The trick in all of the above, I suggest, is to use these mythological and literary allusions in order to peer behind the baize curtain of Mansfield Park, and to discern the action that is _not_ explicitly described by the teasing narrator.

Cheers, ARNIE
sharpelvessociety.blogspot.com

P.S.: And don't forget this infamous "Trojan Horse Moment" by EM Forster, in his sexist, clueless dismissal of JA's letters as being unworthy of study:

"She can write, for instance, and write it as a jolly joke, that "Mrs. Hall of Sherborne was brought to bed yesterday of a dead child, some weeks before she expected, owing to a fright. I suppose she happened unawares to look at her husband," Did Cassandra laugh? Probably, but all that we catch at this distance is the whinneying of harpies.*/"/*

But I don't believe Forster understood the "harp"/"harpy" connection in MP that you snagged, Diane!
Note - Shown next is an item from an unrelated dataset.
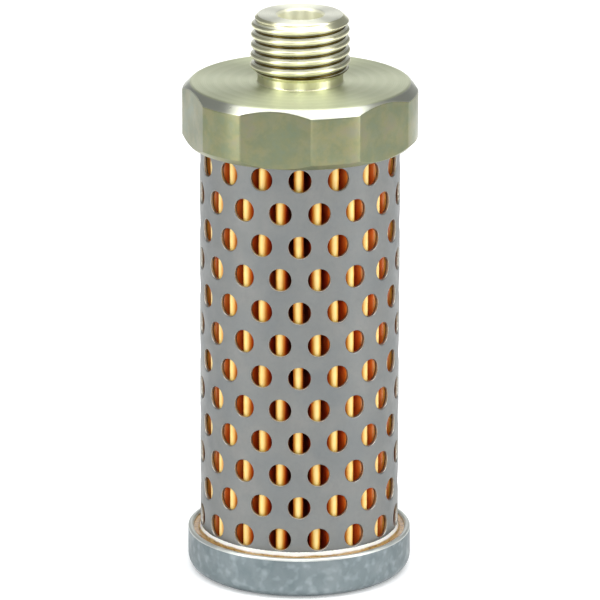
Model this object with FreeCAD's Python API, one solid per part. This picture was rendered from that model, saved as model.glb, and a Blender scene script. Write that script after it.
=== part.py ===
"""Pneumatic muffler: a threaded steel head and a pressed end cap, potted onto the two ends of a
perforated shell that holds a pleated medium around a perforated core.  Millimetres.

Origin: centre of the end cap's flat base.  +Z: along the axis, towards the threaded port.
-Y is the front: one column of shell holes faces it, and the shell's seam faces +Y.
"""
import FreeCAD, Part
import math
import os

V = FreeCAD.Vector
AXIS = V(0, 0, 1)
ORIGIN = V(0, 0, 0)

# ---- driving dimensions ----------------------------------------------------------------------
TOTAL_HEIGHT = 78.75

# head: one turned piece with six wrench flats, a threaded spigot and a recess underneath
HEAD_BOTTOM = 61.02
HEAD_TOP = 69.40
HEAD_RADIUS = 16.08
ACROSS_FLATS = 30.63
FLAT_TURN = -12.4            # degrees from the front to the first flat's centre
HEAD_TOP_CHAMFER = 1.16
HEAD_BOTTOM_CHAMFER = 0.85
RECESS_RADIUS = 13.95
RECESS_CEILING = 65.38
RECESS_LEAD_IN = 0.30
BOSS_RADIUS = 4.80
BOSS_BOTTOM = 63.58
BOSS_CHAMFER = 0.30
BORE_RADIUS = 3.05
BORE_MOUTH_RADIUS = 3.35
NECK_RADIUS = 5.83
NECK_FILLET = 0.30
NECK_TOP = 71.07
SPIGOT_END_RADIUS = 5.78

# 1/4-18 NPT: 18 threads to the inch, 60 degree form, diameter tapering by 1 in 16
THREAD_PITCH = 25.4 / 18
THREAD_END_RADIUS = 13.255 / 2
THREAD_DEPTH = 0.70
THREAD_TAPER = 1 / 32        # growth of the radius for each millimetre away from the end
THREAD_FLANK = math.radians(30)
THREAD_CREST = 0.40
THREAD_START = 70.30         # height of the groove's centre where the helix starts, on +X
CUTTER_OVERLAP = 0.10
THREAD_SPANS = 2             # solids in each turn of the groove's cutter
THREAD_POINTS = 12           # points along each of their edges

# shell: rolled from perforated sheet, with a plain margin at each end and a welded seam
SHELL_RADIUS = 13.68
SHELL_WALL = 0.50
SHELL_BOTTOM = 1.40
SHELL_TOP = 64.98
HOLE_RADIUS = 1.57
HOLES_PER_ROW = 16
HOLE_ROWS = 12
TOP_ROW = 58.95
ROW_PITCH = 4.627
SEAM_TURN = 180.0            # degrees from the front
SEAM_LAND = 6.0              # no hole has its centre this close to the seam, in degrees
BEAD_WIDTH = 0.90
BEAD_HEIGHT = 0.12
DRILL_MARGIN = 0.50          # how far the drills of the holes run past the wall on each side

# pleated medium: one folded sheet
PLEATS = 32
PLEAT_TURN = -0.85           # degrees from the front to the nearest crest
SHEET = 0.36
CREST_REACH = 13.02
CREST_BEND = 0.50            # radius of the sheet's middle surface round a crest
VALLEY_REACH = 6.00
VALLEY_BEND = 0.27
MEDIUM_BOTTOM = 1.90
MEDIUM_TOP = 64.58

# clip: a folded strip that holds the two ends of the sheet together along one pleat at the back
CLIP_WALL = 0.25
CLIP_GAP = 0.03
CLIP_CREST = 12.72
CLIP_FOOT = 9.90
CLIP_BOTTOM = 2.40
CLIP_TOP = 64.08

# core: a perforated tube that carries the air along the middle of the pleats
CORE_RADIUS = 5.45
CORE_WALL = 0.50
CORE_BOTTOM = 1.40
CORE_TOP = 64.98
CORE_HOLE_RADIUS = 1.00
CORE_HOLES_PER_ROW = 8
CORE_HOLE_ROWS = 14
CORE_TOP_ROW = 58.45
CORE_ROW_PITCH = 3.80

# end cap: a pressed cup with a rounded rim
CAP_RADIUS = 15.44
CAP_WALL = 0.80
CAP_RIM = 5.93
CAP_CORNER = 1.97

# adhesive that fixes both ends
LOWER_LEVEL = 5.51
MENISCUS_REACH = 0.95        # how far the adhesive climbs the shell
MENISCUS_SPREAD = 0.62
MENISCUS_KNEE = (0.28, 0.30)  # shares of the spread and the reach where its slope changes
WALL_CLIMB = 0.20            # height and width of the small meniscus on the cap's wall
UPPER_LEVEL = 61.53


# ---- helpers ---------------------------------------------------------------------------------
def polar(radius, turn, z=0.0):
    """A point at this radius, turned by this many degrees from the front (-Y) towards +X."""
    a = math.radians(turn)
    return V(radius * math.sin(a), -radius * math.cos(a), z)


def three_on_arc(centre, radius, start_deg, end_deg):
    """Start, middle and end of an arc in the (r, z) plane, angles counted from +r towards +z."""
    points = []
    for deg in (start_deg, (start_deg + end_deg) / 2, end_deg):
        a = math.radians(deg)
        points.append((centre[0] + radius * math.cos(a), centre[1] + radius * math.sin(a)))
    return points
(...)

P.P.S.: I did some quick Googling, and found the following earlier sightings of this allusion by JA:

My friend Jenny Allen, 2004, on the Mansfield Park board at Republic of Pemberley:

"Fanny is quite the poet, is she not? And edmund is sadly dim, seduced away from star-gazing by that HARPie Mary Crawford and her Siren Song."

And in March, 2009, in response to Laurel Ann Nattress's post about Mary Crawford and her harp....

http://austenprose.com/2009/03/26/mansfield-park-mary-crawford-that-peculiarly-becoming-temptress-with-a-harp/

...Sylwia (formerly active in Janeites) replied: "Lauren Ann, you chose a picture of a lady standing beside a harp, but if you took one with her sitting with the instrument between her legs it’d be clear where the allure of it lays. ;) Edmund might have heard it elsewhere. After all he used to visit friends while Fanny never moved outside the park. The sad thing though is that not even a better woman would help. Mary had to show her real harpy feathers for him to see clearly, and that nearly didn’t happen at all. I always thought Fanny is too good for him."